# genkernel - Failed to compile the "prepare" target

## sloBro

Hi,

after typing [#emerge genkernel] and [#zcat /proc/...] I typed [#genkernel all] and have gotten the error "failed to compile the "prepare" target...".

from the beginning it says:

gentoo Linux genkernel; version 3.4.10.907

running with options: all

Linz kernel 2.6.38-gentoo-r6 for x86_64...

kernel: >> running mrproper...

config: using config from /usr/share/genkernel/arch/x86_64/kernel-config

     previous config backed up to .config.bak

     >>running oldconfig...

kernel: >> cleaning...

ERRROR: failed to compile the "prepare" target...

-- grepping log... --

I'll spare the log as I'm on a mobil device but when I get home I can type out more. 

thanks you looking  :Smile: 

JustinLast edited by sloBro on Tue Jun 21, 2011 4:12 am; edited 1 time in total

----------

## sloBro

OK I am home. Shall I include the error report?
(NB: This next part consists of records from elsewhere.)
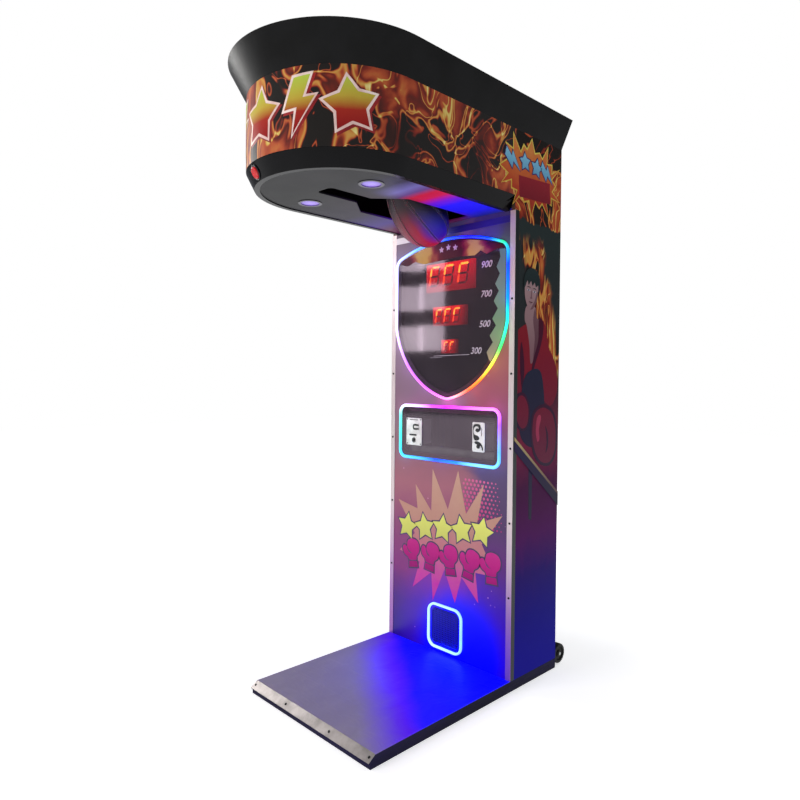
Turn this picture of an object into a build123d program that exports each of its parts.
"""Arcade boxing machine: a tall cabinet on a platform, with a D-shaped canopy that holds a swinging bag.

Sizes are in millimetres.  While the pieces are modelled, y = 0 is the cabinet's back plane, the
player stands towards -Y, x = 0 is the middle of the machine and z = 0 is the floor.  The finished
pieces are then moved along Y so that the origin is under the middle of the whole machine.
"""
from build123d import *
from math import atan2, cos, radians, sin
import os

# ---------------------------------------------------------------- driving dimensions
# cabinet and platform
CABINET_WIDTH = 668.0
CABINET_DEPTH = 315.0
TOTAL_HEIGHT = 2250.0
BOARD = 18.0                      # thickness of the wooden boards
PLATFORM_LENGTH = 1037.0
FRAME_RAIL = 20.0                 # height of the base frame's tubes
FRAME_RAIL_WIDTH = 40.0
DECK_THICKNESS = 20.0
SHEET = 2.0                       # metal sheet on the deck
NOSING_RUN = 28.0                 # how far the sloping nosing reaches forward
NOSING_DROP = 19.0                # and how far it drops

# canopy, from the top down
CROWN_HEIGHT = 108.0
CROWN_FLARE = 50.0                # how far the crown leans out at its top
CROWN_NOSE_SHIFT = 14.0           # extra lean at the nose
CROWN_WALL = 5.0
BAND_HEIGHT = 249.0
BAND_WALL = 6.0
RIM_HEIGHT = 55.0
RIM_INSET = 28.0                  # how far the rim tapers in at its bottom
RIM_WALL = 5.0
RIM_LIP = 14.0                    # inward lip that the underside panel lies on
RIM_LIP_THICKNESS = 3.0
UNDERSIDE_THICKNESS = 6.0
LID_THICKNESS = 12.0
LID_SINK = 16.0                   # how far the lid lies below the crown's top edge

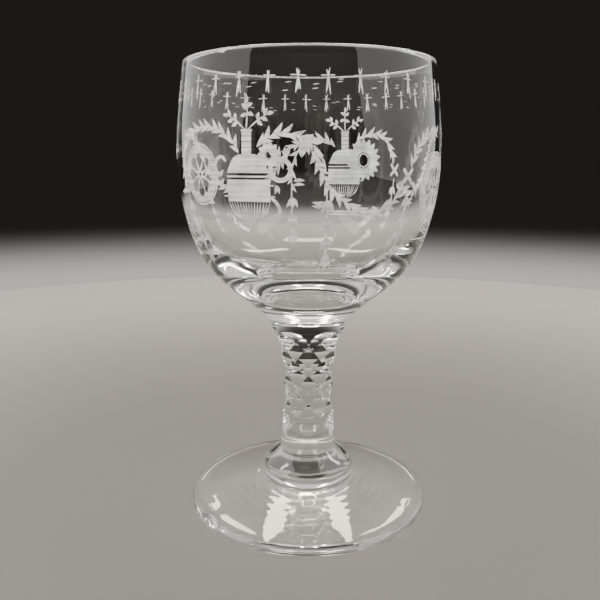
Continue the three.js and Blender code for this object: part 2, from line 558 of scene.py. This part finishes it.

I'll be searching for solutions until I can get past this.

Justin

----------

## sloBro

I decided to go for the manual configuration and am now at a different problem.

The handbook doesn't say much of what needs to be included in the configuration other than a few things, and when I try to compile it with [#make && make modules_install], I get this error:

     CHK

     CHK

     CC

kernel/bounds.c:1: error: code model 'kernel' not supported in the 32 bit mode

kernel/bounds.c:1: sorry, unimplemented: 64-bit mode not compiled in

make[1]: *** [kernel/bounds.s] Error 1

make: *** [prepare0] Error 2

I guess I'm trying to compile a 32 bit machine and somewhere the emulation isn't working?

in [#make menuconfig] executable file formats / emulations > IA32 Emulation was already elected. I starred* IA32 a.out support after the error but no fix.

Any help is welcomed....

Thanks

Justin

----------